Task to carry out> Look through the lines below and state how many hold the word "Include". Write only the number.

Extracted data>

= = = = = = =

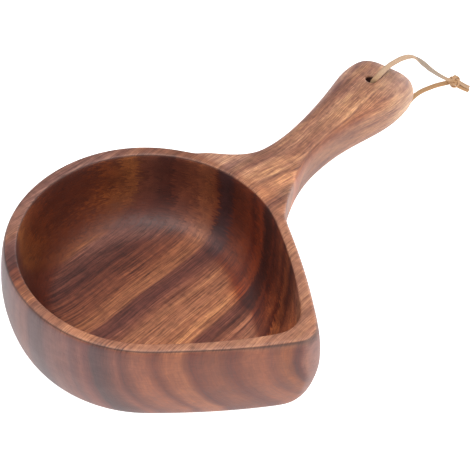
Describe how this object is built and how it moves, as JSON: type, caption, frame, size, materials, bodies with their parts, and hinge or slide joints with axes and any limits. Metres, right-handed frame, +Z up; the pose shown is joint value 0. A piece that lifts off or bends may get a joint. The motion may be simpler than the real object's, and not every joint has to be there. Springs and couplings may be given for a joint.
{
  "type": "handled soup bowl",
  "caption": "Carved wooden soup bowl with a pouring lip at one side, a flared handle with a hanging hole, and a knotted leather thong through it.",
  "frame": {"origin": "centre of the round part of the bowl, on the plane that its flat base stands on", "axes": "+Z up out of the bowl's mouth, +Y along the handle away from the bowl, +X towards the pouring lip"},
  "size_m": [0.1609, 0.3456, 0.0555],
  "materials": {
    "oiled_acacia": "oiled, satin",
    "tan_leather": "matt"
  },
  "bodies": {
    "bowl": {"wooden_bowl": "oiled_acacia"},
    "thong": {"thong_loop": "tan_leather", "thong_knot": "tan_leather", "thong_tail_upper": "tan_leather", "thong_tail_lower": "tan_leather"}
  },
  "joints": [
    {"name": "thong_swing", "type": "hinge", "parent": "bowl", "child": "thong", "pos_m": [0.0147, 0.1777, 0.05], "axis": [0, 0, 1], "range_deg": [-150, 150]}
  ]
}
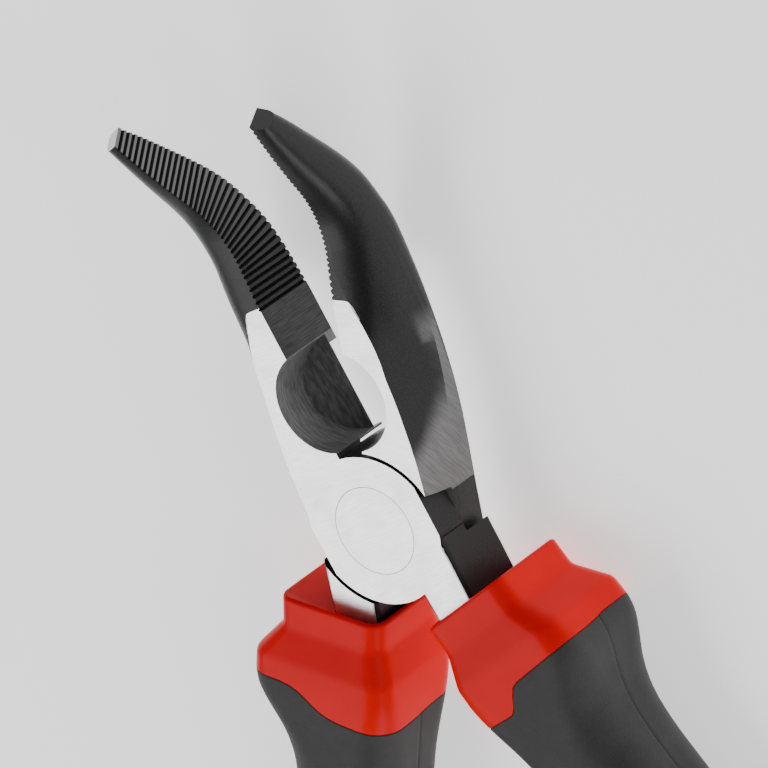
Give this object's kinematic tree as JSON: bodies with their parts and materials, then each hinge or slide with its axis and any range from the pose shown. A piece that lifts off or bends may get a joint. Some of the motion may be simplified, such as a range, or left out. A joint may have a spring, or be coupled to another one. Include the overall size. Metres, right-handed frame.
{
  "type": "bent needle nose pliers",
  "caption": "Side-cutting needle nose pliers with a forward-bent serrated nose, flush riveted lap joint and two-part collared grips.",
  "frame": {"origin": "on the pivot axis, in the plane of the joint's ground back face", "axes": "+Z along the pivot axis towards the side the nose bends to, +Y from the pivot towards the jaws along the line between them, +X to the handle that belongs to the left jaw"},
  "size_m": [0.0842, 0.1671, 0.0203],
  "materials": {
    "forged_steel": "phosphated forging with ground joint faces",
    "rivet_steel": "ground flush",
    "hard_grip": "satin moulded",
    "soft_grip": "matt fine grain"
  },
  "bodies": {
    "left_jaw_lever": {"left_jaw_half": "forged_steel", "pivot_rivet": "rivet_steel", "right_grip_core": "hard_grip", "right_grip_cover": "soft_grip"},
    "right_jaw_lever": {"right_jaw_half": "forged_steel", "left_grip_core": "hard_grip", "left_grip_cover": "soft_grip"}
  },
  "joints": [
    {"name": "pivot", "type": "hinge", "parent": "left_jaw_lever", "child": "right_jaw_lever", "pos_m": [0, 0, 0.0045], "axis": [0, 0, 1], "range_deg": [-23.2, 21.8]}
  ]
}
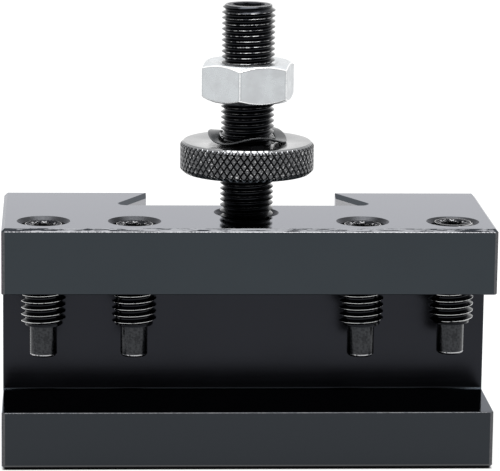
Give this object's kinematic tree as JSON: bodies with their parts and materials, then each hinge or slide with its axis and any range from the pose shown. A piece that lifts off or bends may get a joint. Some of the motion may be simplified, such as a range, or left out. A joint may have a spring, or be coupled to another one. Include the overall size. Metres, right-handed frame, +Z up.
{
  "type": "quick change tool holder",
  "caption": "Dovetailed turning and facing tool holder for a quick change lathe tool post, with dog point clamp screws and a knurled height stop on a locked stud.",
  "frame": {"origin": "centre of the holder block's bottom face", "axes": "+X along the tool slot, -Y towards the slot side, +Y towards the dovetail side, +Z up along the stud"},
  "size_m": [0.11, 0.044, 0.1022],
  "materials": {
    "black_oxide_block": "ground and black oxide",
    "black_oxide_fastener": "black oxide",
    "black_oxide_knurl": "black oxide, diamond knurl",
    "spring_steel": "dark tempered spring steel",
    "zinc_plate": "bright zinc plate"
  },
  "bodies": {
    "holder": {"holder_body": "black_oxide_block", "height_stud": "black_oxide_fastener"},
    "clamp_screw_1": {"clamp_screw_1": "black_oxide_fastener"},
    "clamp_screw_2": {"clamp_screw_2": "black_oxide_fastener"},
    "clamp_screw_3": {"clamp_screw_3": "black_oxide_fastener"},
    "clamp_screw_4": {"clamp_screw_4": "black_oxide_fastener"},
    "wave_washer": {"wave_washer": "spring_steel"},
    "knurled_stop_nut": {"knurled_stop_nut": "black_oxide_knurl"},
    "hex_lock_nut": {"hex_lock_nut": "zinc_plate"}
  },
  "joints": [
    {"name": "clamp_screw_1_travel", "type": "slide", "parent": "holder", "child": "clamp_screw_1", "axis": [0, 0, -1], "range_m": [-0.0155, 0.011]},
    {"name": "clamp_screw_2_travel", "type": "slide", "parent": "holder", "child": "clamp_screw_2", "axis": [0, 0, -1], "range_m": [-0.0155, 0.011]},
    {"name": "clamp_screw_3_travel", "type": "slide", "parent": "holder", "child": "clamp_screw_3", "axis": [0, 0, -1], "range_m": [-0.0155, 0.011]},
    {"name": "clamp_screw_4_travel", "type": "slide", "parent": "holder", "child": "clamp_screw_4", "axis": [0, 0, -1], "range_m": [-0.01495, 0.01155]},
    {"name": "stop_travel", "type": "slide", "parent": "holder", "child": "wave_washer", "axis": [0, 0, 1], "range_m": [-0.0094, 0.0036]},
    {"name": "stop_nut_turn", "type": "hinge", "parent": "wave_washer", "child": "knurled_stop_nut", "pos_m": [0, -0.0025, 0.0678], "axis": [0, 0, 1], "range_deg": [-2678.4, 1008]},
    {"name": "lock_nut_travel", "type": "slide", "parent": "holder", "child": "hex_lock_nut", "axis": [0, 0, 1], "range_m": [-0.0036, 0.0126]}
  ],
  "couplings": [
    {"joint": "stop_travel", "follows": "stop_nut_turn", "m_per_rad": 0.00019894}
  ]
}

= = = = = = =

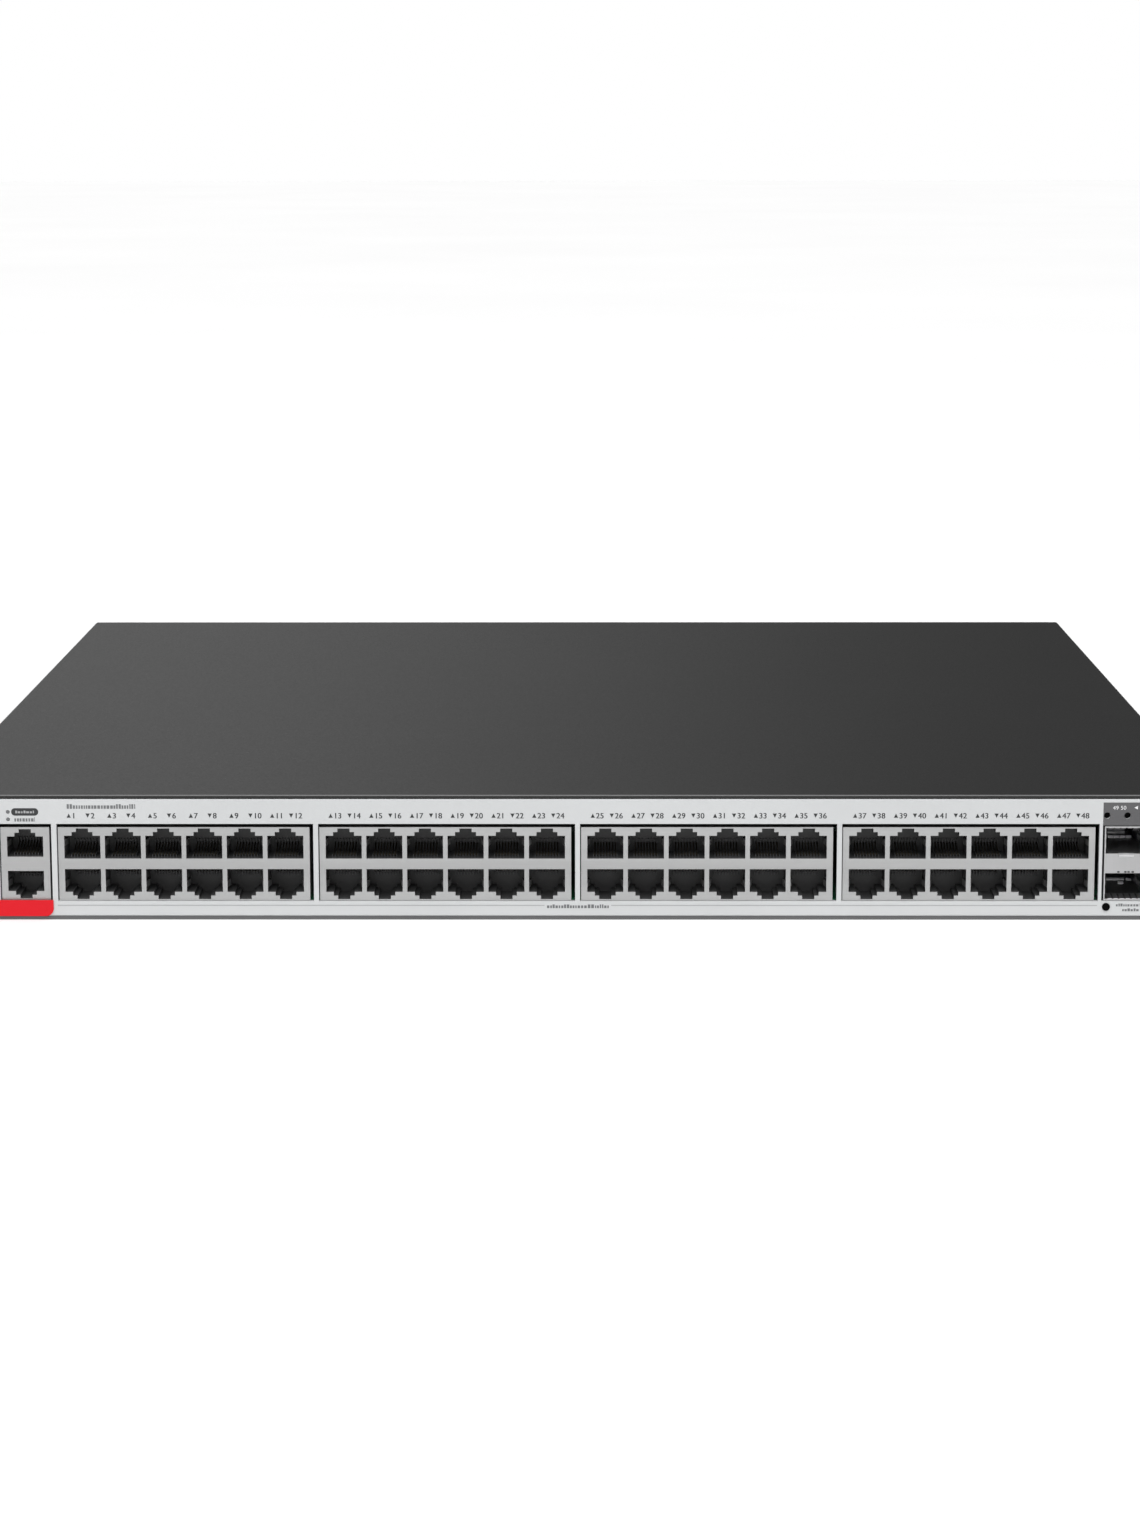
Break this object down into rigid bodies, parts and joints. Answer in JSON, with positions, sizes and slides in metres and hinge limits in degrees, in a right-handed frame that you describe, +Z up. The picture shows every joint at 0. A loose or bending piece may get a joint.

= = = = = = =

Full response> 2